PL 105-235 concludes:

Resolved by the Senate and House of Representatives of the United States of America In Congress assembled, That the Government of Iraq is in material and unacceptable breach of its international obligations, and therefore the President is urged to take appropriate action, in accordance with the Constitution and relevant laws of the United States, to bring Iraq into compliance with its international obligations.

In effect, Congress judged in 1998 that Iraq had broken the armistice.  This was not a controversial conclusion.  It passed the House 407-to-6, and the Senate by “unanimous consent.”
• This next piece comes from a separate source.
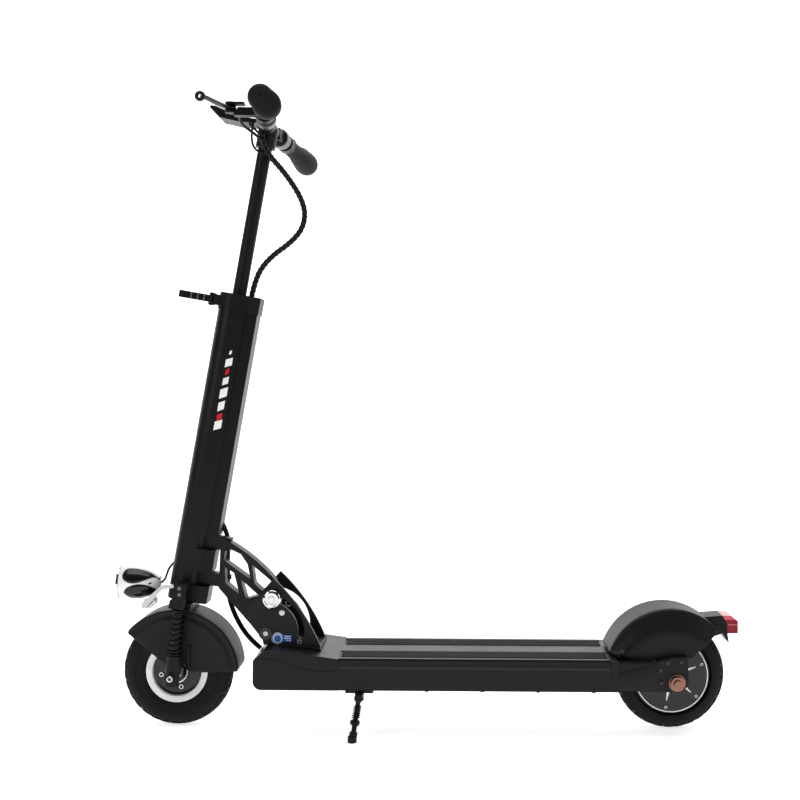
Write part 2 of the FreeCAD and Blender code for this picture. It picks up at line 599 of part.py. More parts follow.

It was this breach of international law that led Congress and President Clinton, two months later, to change U.S. policy toward Saddam Hussein’s Iraq from an internationally monitored armistice to unilateral regime change.  And nearly $100 million of military expenditures were authorized to effect the new policy.

It is a myth of the Left that Operation Iraqi Freedom resulted from the minutiae of intelligence collected and/or analyzed during the presidency of George W. Bush.  Rather, the decision to go to war was based on the findings and actions of Congresses and Presidents dating from 1990.

Nowhere is this more clearly enunciated than in the 2002 “Authorization for the Use of Military Force Against Iraq.”  It states:

[I]n December 1991, Congress expressed its sense that it “supports the use of all necessary means to achieve the goals of United Nations Security Council Resolution 687 as being consistent with the Authorization of Use of Military Force Against Iraq Resolution (Public Law 102-1).”

In plain English:  In 2002. Congress reaffirmed that it had ALREADY approved the Presidential use of force necessary to enforce the terms of the armistice.  That Congress (including Hilary Clinton, John Edward, and John Kerry) not only green-lighted Operation Iraqi Freedom:  it announced that it didn’t need to, having already done so in December of 1991.